**Objective**
The listing below is the input. Say how many of its lines contain "values", giving the number alone.

**Record set**
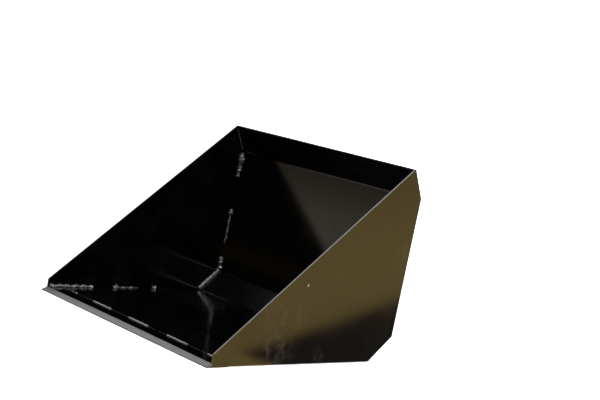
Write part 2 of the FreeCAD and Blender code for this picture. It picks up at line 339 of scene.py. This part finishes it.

--

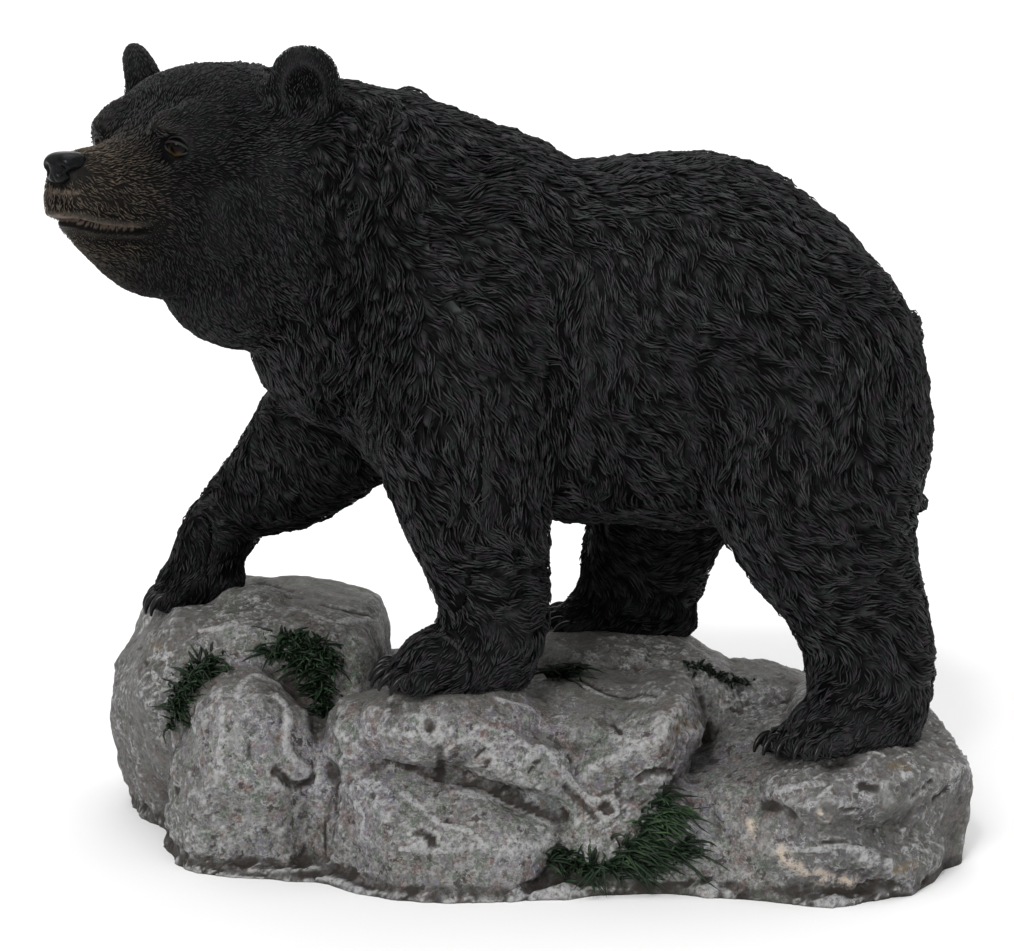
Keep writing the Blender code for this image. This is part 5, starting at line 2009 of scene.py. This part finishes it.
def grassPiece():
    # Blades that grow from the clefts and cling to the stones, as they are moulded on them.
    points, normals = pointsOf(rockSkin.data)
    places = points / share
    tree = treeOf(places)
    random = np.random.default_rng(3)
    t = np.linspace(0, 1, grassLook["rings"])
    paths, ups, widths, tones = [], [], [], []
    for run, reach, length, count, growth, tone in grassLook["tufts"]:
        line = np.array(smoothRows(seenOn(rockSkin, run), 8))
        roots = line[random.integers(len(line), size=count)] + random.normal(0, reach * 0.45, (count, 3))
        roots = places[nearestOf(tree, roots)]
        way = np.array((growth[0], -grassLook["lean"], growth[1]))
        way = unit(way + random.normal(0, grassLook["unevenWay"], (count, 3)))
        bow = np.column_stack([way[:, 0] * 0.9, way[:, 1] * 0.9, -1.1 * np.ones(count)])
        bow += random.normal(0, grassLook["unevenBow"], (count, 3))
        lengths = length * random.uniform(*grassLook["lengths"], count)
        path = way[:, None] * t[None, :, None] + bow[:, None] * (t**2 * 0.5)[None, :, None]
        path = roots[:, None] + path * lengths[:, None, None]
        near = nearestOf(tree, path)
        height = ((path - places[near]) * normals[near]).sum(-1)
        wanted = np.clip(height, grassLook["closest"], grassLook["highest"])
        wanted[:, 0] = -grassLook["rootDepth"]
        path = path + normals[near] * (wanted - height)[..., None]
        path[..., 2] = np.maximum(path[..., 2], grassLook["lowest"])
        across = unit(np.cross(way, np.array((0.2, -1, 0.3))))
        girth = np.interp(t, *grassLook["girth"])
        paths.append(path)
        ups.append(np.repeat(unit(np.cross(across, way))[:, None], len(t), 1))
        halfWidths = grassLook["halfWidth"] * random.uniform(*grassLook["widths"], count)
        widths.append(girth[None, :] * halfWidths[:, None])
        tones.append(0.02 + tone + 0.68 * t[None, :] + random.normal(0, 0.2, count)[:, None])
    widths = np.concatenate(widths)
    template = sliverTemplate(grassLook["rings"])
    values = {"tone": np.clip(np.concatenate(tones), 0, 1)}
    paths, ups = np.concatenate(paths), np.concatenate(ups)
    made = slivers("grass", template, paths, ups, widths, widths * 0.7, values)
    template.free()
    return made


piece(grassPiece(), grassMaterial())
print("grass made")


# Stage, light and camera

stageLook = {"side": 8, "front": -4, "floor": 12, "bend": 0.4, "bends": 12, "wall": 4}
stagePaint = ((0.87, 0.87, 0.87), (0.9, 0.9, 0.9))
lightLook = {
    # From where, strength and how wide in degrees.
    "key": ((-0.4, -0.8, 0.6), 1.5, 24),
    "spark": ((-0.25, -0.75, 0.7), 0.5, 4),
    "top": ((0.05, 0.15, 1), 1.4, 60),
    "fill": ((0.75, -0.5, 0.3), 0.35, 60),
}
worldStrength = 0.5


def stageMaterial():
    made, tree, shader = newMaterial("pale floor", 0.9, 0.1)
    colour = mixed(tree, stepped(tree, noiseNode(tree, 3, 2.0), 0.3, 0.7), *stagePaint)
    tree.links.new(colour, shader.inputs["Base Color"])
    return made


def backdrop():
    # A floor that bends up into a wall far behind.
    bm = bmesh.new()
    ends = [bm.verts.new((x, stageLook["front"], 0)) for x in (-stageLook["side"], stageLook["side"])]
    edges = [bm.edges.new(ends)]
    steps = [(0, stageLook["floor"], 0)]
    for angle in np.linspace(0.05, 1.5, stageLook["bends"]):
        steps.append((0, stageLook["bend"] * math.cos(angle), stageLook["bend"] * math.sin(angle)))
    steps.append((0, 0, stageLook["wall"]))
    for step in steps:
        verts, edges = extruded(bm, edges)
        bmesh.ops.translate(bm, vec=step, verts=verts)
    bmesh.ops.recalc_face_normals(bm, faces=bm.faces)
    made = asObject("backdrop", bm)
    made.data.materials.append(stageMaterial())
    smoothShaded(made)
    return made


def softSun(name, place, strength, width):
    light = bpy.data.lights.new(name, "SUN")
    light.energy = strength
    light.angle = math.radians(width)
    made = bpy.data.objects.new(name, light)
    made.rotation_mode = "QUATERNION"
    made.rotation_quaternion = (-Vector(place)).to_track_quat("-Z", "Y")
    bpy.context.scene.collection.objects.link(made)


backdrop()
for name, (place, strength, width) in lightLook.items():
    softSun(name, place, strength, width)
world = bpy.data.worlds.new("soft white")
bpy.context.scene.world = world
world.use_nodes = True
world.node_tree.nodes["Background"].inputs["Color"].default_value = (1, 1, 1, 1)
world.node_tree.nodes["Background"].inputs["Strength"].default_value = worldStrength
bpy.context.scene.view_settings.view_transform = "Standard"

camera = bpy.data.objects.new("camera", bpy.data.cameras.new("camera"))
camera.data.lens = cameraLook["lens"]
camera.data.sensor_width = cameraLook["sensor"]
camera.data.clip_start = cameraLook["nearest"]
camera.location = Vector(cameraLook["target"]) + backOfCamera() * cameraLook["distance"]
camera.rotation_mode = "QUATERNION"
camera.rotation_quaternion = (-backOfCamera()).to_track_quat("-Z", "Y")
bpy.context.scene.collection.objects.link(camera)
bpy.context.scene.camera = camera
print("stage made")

--

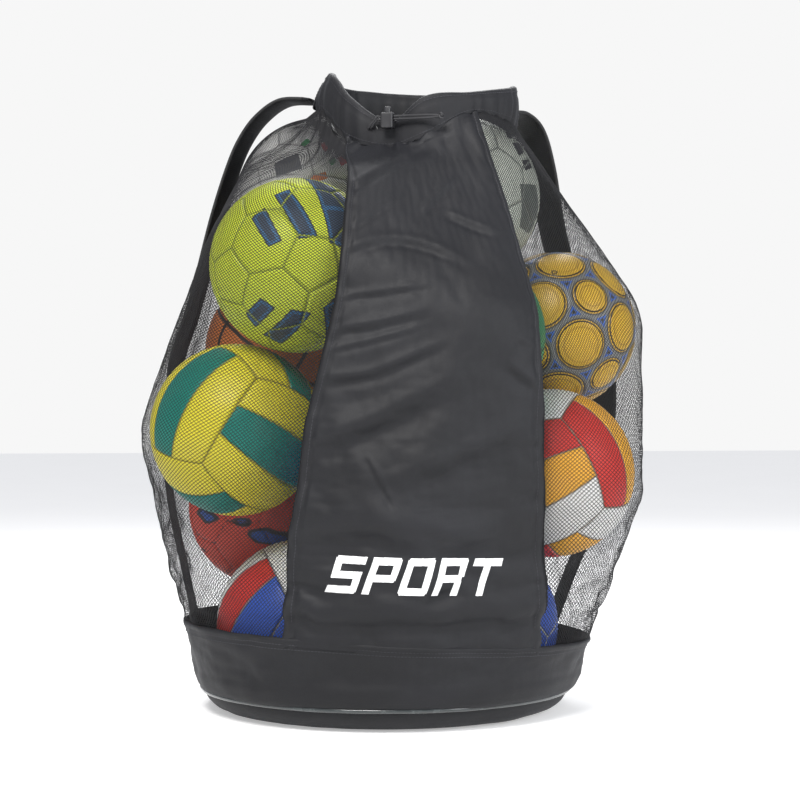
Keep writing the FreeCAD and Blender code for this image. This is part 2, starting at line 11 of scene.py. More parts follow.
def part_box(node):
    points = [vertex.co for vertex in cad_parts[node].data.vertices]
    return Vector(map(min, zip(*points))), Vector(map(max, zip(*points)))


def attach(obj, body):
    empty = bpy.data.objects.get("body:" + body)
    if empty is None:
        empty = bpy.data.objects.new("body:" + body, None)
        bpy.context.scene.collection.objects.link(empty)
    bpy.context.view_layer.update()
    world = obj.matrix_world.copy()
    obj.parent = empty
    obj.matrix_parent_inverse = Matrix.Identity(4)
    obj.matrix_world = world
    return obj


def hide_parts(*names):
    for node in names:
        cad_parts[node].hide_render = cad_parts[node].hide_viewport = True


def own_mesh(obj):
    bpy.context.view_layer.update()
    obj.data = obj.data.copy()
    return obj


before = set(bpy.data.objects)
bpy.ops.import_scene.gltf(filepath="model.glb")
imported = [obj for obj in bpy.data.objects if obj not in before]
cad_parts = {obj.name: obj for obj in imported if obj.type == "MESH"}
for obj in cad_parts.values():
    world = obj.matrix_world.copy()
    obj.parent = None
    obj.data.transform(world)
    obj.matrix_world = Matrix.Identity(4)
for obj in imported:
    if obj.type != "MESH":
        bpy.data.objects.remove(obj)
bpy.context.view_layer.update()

**Answer to the problem**
3